For my internship at Agriterra I am working in Zambia with a farmer’s association called ‘the Nyimba District Farmers Association’ or NDFA. The NDFA is an association which delivers a wide variety of services, from providing input to educating farmers on matters such as climate smart agriculture and record keeping. 

My research partner on the left, a happy Mr. Daka in the middle, and his neighbour to the right. 

My assignment at the NDFA is to research how they can improve their services to the members. These members are mostly small scale farmers, who usually have around two hectares of land, 10-15 chickens, some cattle and a few goats. In order to see which services can be improved and how, I am currently interviewing members of the NDFA. As preparation, my research partner/translator and I select a number of farmers beforehand and eventually we interview around 40 farmers per week.

To give you an insight of my work I want to tell you about an interview I had this week with Mr. Daka.
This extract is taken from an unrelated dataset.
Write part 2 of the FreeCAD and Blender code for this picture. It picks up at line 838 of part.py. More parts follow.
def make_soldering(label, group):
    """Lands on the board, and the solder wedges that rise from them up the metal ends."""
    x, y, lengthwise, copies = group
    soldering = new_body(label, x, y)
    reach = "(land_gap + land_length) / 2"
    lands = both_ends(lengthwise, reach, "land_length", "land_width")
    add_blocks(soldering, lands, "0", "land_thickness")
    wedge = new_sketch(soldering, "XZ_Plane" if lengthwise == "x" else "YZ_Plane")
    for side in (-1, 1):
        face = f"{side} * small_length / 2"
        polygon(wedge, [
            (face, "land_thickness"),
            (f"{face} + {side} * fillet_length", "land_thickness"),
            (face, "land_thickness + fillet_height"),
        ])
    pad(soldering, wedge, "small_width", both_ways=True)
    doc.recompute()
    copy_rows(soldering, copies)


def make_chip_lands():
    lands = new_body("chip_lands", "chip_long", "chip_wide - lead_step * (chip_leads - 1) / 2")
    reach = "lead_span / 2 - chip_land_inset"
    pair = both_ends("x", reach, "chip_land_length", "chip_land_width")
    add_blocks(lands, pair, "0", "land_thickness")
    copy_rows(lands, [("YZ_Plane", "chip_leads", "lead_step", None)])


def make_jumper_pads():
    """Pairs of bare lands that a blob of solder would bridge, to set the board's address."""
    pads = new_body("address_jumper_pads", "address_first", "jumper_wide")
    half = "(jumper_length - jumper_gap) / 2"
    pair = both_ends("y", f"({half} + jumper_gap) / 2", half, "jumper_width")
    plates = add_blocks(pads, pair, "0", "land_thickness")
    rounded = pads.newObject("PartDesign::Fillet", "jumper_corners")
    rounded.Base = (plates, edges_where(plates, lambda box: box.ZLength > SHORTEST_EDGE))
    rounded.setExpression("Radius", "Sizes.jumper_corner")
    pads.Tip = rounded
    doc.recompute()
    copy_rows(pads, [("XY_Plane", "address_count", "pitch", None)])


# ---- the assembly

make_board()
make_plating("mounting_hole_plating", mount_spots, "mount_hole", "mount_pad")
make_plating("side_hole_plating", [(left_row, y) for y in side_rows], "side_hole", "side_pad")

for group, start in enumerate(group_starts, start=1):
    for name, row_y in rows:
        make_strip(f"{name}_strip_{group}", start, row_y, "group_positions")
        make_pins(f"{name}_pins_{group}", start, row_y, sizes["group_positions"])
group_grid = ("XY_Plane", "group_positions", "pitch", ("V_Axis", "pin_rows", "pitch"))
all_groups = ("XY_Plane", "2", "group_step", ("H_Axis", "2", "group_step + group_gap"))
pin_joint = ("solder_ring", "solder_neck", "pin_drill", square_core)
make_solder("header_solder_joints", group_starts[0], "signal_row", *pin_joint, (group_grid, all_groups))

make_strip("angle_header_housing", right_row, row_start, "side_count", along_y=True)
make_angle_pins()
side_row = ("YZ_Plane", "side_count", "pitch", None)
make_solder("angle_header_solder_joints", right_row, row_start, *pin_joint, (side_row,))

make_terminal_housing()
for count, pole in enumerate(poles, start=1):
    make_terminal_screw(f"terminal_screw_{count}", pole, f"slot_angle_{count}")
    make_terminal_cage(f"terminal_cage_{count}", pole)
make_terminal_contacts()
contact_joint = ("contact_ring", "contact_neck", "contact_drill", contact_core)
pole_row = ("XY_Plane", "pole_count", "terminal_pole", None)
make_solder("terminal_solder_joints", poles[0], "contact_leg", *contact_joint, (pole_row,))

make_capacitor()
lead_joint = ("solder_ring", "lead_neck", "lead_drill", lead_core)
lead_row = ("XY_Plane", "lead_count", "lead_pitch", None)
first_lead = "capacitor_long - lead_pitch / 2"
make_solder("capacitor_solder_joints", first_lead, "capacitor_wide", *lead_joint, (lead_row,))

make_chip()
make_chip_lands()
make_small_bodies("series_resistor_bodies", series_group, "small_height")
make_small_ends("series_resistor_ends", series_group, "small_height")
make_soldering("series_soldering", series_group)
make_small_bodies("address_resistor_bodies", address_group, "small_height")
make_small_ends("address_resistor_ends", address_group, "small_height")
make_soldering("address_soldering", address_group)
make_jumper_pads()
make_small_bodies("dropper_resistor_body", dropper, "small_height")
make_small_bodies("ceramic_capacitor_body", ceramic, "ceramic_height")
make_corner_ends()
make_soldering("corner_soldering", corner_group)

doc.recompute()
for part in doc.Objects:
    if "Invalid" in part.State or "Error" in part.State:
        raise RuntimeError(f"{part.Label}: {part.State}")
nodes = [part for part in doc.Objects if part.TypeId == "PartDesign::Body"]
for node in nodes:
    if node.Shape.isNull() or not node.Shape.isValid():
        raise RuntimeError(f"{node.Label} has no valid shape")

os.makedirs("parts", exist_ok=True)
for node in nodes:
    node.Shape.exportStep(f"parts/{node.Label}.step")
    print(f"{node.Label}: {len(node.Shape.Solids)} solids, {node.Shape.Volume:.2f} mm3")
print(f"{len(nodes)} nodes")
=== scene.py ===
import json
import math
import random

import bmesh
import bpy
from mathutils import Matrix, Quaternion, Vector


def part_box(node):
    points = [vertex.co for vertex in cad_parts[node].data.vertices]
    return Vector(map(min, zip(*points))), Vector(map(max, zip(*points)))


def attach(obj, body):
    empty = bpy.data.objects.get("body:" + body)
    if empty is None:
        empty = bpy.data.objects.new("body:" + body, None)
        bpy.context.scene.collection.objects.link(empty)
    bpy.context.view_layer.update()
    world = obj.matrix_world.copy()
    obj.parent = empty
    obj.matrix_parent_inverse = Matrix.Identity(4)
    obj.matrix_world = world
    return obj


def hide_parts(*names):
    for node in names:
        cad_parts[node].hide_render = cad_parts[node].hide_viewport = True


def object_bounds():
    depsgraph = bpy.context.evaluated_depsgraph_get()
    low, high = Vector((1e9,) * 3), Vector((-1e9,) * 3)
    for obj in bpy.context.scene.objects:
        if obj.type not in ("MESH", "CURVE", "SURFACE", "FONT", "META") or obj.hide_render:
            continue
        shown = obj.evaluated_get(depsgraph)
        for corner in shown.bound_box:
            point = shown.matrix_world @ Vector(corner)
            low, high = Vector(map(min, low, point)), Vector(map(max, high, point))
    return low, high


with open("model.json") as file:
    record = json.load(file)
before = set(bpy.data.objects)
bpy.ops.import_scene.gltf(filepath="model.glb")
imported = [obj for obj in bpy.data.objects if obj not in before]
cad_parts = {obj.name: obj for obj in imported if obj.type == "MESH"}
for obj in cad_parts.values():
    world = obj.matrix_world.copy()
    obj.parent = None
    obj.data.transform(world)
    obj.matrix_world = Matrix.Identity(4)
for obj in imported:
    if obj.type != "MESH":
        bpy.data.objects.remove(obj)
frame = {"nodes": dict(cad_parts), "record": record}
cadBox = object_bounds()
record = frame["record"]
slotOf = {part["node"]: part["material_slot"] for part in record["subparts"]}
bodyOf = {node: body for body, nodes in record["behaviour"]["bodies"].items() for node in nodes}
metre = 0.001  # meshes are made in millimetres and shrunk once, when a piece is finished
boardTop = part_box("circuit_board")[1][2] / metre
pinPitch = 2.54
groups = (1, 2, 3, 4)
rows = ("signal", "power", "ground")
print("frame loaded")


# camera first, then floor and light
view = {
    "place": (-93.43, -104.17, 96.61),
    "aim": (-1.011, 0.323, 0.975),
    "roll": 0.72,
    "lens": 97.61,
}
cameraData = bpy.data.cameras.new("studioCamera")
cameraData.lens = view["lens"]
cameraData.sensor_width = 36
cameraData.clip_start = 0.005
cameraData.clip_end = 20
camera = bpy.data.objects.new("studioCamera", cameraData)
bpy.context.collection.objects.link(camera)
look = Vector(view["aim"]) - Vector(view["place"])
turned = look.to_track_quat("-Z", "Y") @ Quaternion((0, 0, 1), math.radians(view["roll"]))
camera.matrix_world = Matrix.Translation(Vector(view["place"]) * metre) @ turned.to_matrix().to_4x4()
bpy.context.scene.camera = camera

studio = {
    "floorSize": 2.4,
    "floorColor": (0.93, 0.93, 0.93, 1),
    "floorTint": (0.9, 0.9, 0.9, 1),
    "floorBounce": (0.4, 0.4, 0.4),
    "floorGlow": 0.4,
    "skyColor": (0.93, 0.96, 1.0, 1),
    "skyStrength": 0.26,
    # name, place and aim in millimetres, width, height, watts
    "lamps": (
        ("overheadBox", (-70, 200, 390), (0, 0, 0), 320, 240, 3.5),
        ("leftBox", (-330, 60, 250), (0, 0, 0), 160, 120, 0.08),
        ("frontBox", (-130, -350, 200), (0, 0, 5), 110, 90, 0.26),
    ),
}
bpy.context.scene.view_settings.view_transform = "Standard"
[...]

Already the journey to Mr. Daka’s village began adventurous as we had to drive on slippery sand roads for about an hour with a motorbike. When we finally arrived the search for his house begun, since street signs and house numbers do not exist in rural Zambia. Luckily, Zambians are very helpful and not only able to direct us to his house, but also told us that Mr. Daka was quite deaf so either we would have to shout our questions or write them down. This was no problem for us however, as we always have our questions with us on paper.

When we arrived at Mr. Daka’s place we introduced ourselves and gave him our survey. What followed was a conversation which was loud, informative and slightly comical with Mr. Daka reading the questions, whilst my research partner and a helpful neighbour of Mr. Daka shouted clarification into Mr. Daka’s ears. In the meantime, I was busy writing down the answers and keep my composure. Who says that field work cannot be fun!
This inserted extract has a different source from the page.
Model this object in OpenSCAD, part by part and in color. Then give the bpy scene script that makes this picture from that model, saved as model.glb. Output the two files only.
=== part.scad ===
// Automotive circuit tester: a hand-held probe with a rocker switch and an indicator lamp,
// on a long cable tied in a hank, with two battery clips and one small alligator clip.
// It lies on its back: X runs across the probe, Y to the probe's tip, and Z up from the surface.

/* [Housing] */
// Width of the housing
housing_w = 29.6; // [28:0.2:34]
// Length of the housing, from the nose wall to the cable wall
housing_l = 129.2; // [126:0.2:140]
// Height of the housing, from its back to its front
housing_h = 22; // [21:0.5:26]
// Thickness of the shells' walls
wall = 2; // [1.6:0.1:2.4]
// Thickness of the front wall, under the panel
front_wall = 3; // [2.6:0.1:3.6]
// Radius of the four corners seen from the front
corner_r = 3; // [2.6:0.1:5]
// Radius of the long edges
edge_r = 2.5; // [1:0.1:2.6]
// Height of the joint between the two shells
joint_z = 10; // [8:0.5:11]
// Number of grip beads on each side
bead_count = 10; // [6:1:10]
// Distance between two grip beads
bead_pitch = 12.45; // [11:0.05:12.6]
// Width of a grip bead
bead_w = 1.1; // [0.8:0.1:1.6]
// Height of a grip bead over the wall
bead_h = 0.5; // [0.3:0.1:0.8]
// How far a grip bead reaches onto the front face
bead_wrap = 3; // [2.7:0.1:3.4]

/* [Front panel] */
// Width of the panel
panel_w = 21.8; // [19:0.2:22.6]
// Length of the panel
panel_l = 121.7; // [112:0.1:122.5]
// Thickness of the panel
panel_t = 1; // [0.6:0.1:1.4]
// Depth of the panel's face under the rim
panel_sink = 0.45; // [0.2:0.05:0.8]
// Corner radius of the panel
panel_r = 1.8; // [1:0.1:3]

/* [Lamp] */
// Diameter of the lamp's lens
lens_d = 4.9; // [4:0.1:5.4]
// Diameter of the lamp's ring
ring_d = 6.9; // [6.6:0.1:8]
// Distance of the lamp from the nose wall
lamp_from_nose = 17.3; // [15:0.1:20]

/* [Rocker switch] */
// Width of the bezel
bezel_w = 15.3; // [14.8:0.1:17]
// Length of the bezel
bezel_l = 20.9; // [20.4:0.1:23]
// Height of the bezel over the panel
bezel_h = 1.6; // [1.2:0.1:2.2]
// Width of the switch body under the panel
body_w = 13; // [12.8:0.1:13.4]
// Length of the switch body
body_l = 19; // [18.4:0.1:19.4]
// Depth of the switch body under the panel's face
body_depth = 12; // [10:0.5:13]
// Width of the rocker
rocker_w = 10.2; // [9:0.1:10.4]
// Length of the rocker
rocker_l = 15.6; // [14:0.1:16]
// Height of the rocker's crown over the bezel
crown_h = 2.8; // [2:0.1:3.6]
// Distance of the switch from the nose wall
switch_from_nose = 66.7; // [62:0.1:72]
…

During the interview, Mr. Daka told us he became a member of NDFA in 2014 mainly to increase his knowledge about farming. After he followed a training about record keeping provided by Agriterra this year, he was planning to implement the lessons learnt this growing season. Aside from the record keeping training, Mr. Daka had received several other trainings from the NDFA in earlier years and these had helped him to increase the yields on his farm. Moreover, he told us that he would like to receive more assistance from the NDFA in accessing new markets.

All in all, the conversation took about twice as long as a normal interview, but that didn’t make it any less insightful. In fact, this example showed again the farmer’s interest and usability of effective trainings provided by Agriterra. The ultimate essence of our trainings is to give practical answers to concrete questions and to provide a complete package of advice, training and exchange, with a strong focus on the added value of cooperatives and organisations to farmer members.